I just finished re-reading Lewis Carroll’s Alice in Wonderland and Through the Looking Glass, two stories I vaguely remember having read many decades ago. Since then my perceptions of the two stories have been clouded by movies, popular culture, and dim memory. I both stories very surreal, almost bizarre, with characters spouting nonsense and misdirection. Yet digging deeper there are some very interesting metaphysical notions, as well other critical insight into the workings of morals and language. I have not seen the new Tim Burton movie yet, but as for the stories, I think they are ones that are strange and curious, though I am not tempted to return there.

John Shirley novel

From Gauntlet Press, this announcement:

Coming in 2009: New John Shirley Novel
We are pleased to announce we’ll be publishing a new John Shirley
novel in the fall of 2009, Welcome to Freedom. Here is the author’s
description:
“After a disaster wrecks a long section of the California northern coast, the town of FREEDOM, which has attempted to live without federal interference as much as possible, finds it has a little too much chance to go it alone. Vicious human predators take advantage of the situation, waves of brutality roll through the area, and a young man new to town has a coming of age confrontation with what it takes to survive at any cost… The town wants to maximize its freedom from outside help, influence and control. See what happens when you have real freedom day after day, and no rules? Is it heaven–or hell?”

The book is scheduled for a January 2009 release.

The fiction of Garet Garrett

I scoffed with some light-hearted disdain the other day at at certain web site, some of whose writers are associated the Ludwig von Mises Institute. Despite my disagreements with certain aspects of what appears on the lrc site, the LVMI continues to publish some outstanding books in terms of intellectual interest, as well as books historical interest. Several of the early libertarians of the 20th century, while most well-known for essays and non-fiction, also wrote and published fiction prior to Ayn Rand. These include Rose Wilder Lane, Isabel Paterson, and Garet Garrett. Bruce Ramsey recently wrote a review of Garrett’s novels for Liberty Magazine, books which the LVMI reprinted in 2007. This review also appears online, and shows the perils of non-fiction writers trying out fiction. Although it’s been nominated a few times for the LFS Hall of Fame, I have rarely read as poor an excuse for fiction as Henry Hazlitt’s Time Will Run Back. Hazlitt’s non-fiction is remarkable for its clarity and economic sense, but fiction is a different genre altogether.

I think this paragraph by Ramsey about Garrett’s reporting relates well to current economic issues in this country.

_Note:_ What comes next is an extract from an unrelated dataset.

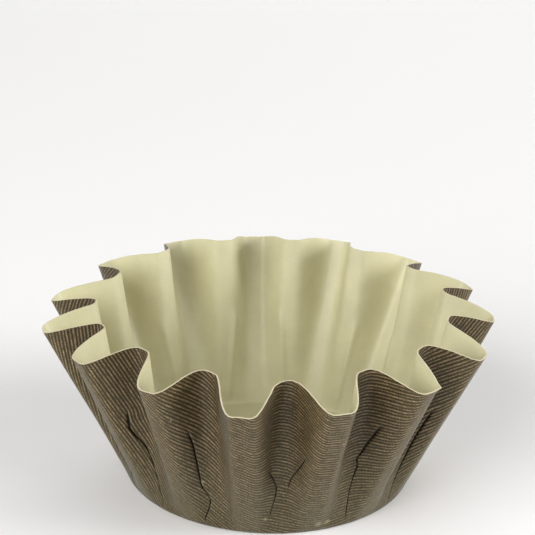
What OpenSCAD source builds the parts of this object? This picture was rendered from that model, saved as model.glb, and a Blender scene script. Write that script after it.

The nut of wisdom was not to over-borrow. Many farmers had feasted on credit during World War I, when food prices, and therefore the value of farmland, were high. They borrowed to buy more land and equipment. When prices came down, borrowers were in trouble. Garrett had the bad manners to point out that they had done it to themselves.

Little Brother

This weekend I read a tough little cookie of a YA novel, Cory Doctorow’s Little Brother. Published earlier this year, the book is already nominated for next year’s Prometheus Award, and could indeed be a strong contender. I’m working on a review of the novel for Prometheus (unless any other brave souls out there would like to contribute a review…), but I’m already jokingly calling this the book that sent me to the ER.

The Young Adult fiction market these days is smokin’ hot. As a grown up reading some these books I can’t help but be irritated and impatient with the tendency toward a very simplistic style. I struggled to get going with Little Brother, and the ended certainly fizzled into a “Rock the Vote” solution that does nothing to advance individual liberty (a recent conversation with L. Neil Smith comes to mind, where he said that it’s easy to write dystopias, as we all can agree upon what we are against. But it’s damn tough to come up with better solutions. ) Still, the middle part of Doctorow’s novel is worth every penny, and is the part that most readers probably will remember.